For decades, many LGBT people could only talk freely about their lives, hold hands with a partner or feel completely safe in one kind of place: a gay bar. Some would say that's still true today.
But the horrific mass shooting at an Orlando club has stripped away the idea of safety.
Early Sunday morning, the shooter surprised a lively crowd with a spray of bullets that killed 49 people and injured 50. Across the nation, people in the LGBT community said it was a painful reminder that they can be targets of hate and violence.
A St. Louis social work student has launched a project to help people in St. Louis and Orlando begin to heal.
Aaron Laxton is videotaping those who want to send messages of solidarity and hope to survivors and families in Orlando, that he’ll share on Facebook and other social media.
Laxton also is asking participants to talk about how the shooting has changed their lives. During a crowded Sunday night vigil for the victims, held in a park bound by two busy streets, he had a sobering thought: anti-gay violence can come out of nowhere.
“I wondered, ‘What’s to say we’re not going to have someone veer their car towards us?” Laxton said.
‘I’m going to be as gay as I can’
Brandon Reid, 29, was among the first in line Tuesday for the video project. For him, bars have always been a “sacred space,” especially right after he came out.
“That’s where I could honestly be me and that’s where I first became OK with being gay,” Reid said.
Now, Reid said, says he’s on alert when surrounded by other LGBT people. He said his mother told him to make sure he “has a plan.”
“That’s not something we should have to deal with this day and age — going to a bar just to hang out with our friends to think that, ‘Where would I go? Where are the exits?” Reid said.
Still, Reid won’t let his fears force him back into the closet.
“I’m going to be as gay as I can,” he said. “We cannot be afraid to be who we are.”
Hoping to ride the momentum
Sarah Sowell is also participating in the project. The 40-year-old president of Metro East Pride is an accountant with a second job that keeps her from giving into any fears she might have.
“I actually bar tend at the gay bar in Belleville, so I don’t have a choice I have to go to work,” Sowell said.

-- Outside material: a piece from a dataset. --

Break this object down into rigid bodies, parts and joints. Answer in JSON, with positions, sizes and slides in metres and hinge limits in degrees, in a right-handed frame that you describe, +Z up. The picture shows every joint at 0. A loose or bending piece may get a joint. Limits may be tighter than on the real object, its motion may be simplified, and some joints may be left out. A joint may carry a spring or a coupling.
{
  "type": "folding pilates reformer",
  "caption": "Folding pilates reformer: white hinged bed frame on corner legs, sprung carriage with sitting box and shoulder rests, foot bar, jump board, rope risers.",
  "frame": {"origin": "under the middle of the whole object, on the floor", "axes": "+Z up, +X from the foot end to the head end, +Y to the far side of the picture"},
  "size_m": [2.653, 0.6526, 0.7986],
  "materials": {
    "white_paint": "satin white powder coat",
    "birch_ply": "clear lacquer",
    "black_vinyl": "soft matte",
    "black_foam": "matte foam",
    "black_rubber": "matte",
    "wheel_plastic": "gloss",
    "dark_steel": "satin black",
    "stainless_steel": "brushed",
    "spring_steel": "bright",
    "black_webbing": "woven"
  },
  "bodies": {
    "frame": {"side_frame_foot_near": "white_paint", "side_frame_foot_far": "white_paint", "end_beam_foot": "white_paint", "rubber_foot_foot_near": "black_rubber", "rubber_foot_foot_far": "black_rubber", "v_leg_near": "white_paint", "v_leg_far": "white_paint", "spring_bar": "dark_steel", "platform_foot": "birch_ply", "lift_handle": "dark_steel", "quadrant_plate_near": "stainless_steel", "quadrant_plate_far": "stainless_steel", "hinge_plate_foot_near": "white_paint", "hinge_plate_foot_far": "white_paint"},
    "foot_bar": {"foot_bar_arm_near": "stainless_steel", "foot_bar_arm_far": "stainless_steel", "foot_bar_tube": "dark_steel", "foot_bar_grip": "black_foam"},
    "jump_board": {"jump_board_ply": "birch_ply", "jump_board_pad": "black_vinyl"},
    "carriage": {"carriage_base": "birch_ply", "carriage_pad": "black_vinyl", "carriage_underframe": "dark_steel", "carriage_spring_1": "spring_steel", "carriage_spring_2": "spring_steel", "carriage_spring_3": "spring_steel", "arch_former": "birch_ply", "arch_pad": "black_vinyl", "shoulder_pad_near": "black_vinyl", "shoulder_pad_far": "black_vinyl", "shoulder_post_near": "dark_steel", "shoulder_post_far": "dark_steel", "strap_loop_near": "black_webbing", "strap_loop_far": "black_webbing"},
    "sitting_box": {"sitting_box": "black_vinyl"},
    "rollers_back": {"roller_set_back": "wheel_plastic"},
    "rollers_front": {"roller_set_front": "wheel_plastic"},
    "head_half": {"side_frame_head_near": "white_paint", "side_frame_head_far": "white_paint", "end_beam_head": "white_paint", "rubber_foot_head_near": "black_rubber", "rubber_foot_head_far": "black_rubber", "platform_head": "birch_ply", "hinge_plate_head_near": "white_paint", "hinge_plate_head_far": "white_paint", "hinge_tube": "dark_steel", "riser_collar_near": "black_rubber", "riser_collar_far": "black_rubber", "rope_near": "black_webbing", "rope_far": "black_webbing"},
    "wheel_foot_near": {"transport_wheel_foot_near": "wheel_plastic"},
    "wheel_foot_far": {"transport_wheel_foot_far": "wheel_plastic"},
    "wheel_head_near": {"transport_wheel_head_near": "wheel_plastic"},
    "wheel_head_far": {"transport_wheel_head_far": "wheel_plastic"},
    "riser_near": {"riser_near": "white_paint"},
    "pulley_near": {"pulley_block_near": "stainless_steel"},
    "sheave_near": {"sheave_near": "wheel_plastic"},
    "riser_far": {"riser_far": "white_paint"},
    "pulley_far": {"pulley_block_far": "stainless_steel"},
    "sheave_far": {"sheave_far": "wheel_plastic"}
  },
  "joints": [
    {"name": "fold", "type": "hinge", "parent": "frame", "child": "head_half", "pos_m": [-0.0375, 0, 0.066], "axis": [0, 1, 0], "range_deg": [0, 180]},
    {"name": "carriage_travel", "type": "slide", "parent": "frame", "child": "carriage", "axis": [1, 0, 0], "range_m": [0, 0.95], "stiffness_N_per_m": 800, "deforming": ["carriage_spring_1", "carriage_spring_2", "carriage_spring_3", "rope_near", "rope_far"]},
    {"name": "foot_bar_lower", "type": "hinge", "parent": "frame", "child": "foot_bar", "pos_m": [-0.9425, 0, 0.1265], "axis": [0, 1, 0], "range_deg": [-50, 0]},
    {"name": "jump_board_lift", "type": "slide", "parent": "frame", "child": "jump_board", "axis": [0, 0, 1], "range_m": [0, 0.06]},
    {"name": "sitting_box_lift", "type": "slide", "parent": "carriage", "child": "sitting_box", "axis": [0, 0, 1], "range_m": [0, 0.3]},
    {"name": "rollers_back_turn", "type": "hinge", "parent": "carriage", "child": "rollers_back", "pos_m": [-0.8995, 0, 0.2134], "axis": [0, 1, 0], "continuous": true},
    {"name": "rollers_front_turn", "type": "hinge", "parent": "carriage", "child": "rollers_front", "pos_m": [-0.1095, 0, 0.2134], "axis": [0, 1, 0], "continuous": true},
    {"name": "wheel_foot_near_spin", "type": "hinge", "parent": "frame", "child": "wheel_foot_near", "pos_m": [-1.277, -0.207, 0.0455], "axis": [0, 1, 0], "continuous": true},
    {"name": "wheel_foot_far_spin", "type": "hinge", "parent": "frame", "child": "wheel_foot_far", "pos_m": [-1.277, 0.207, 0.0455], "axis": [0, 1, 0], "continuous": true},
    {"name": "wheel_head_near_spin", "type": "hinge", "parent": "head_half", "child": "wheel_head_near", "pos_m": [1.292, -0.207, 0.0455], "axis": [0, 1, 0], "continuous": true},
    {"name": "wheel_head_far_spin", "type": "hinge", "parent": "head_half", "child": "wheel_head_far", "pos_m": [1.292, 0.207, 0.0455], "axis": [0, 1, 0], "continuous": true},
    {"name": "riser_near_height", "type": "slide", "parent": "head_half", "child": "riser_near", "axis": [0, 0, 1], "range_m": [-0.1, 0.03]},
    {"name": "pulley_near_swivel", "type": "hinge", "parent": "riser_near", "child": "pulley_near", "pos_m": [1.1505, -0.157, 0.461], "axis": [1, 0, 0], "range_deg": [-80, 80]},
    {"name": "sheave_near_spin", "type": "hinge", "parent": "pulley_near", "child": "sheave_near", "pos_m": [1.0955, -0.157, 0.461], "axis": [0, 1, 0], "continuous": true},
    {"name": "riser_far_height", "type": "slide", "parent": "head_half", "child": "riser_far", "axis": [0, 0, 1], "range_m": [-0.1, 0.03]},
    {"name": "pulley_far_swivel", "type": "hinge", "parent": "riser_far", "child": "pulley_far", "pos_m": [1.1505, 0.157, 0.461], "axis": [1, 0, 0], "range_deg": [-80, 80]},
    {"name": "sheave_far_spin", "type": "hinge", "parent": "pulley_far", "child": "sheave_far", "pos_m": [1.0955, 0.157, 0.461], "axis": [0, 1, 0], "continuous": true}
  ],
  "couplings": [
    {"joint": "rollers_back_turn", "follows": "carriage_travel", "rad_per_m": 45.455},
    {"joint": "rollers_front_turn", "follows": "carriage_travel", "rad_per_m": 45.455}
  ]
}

Aaron Cummings, 35, is from Jacksonville, two hours from Orlando. He’s never been to Pulse, but he remembers the struggle of growing up feeling different, and then coming out at 18. It was in gay bars that he celebrated his new freedom and then the march of progress that finally led to same-sex marriage.
“To have all the odds stacked against us and to finally feel security in the world, where I can actually be free and be myself — this bombshell takes that joy away,” Cummings said.
Cummings and others who recorded video messages don't blame the massacre on terrorism or religion but on the availability of assault weapons and the presence of homophobia. Cummings said trying to show the humanity of LGBT people is one thing he can do to build greater acceptance.
“I plan on speaking up more. I plan on being prouder of who I am, to respect myself and to respect others,” he said.
Laxton, too, sees a small measure of good that could come out of the tragedy. He said the shooting has united the St. Louis LGBT community and its allies. He hopes the momentum will help local activists and other citizens fight for LGBT equality in Missouri’s next legislative session.
“Hopefully, we can use this as a catalyst, Laxton said.
A second taping session will take place at 2:30 p.m. Sunday at the First Presbyterian Church of St. Louis, 7200 Delmar Blvd.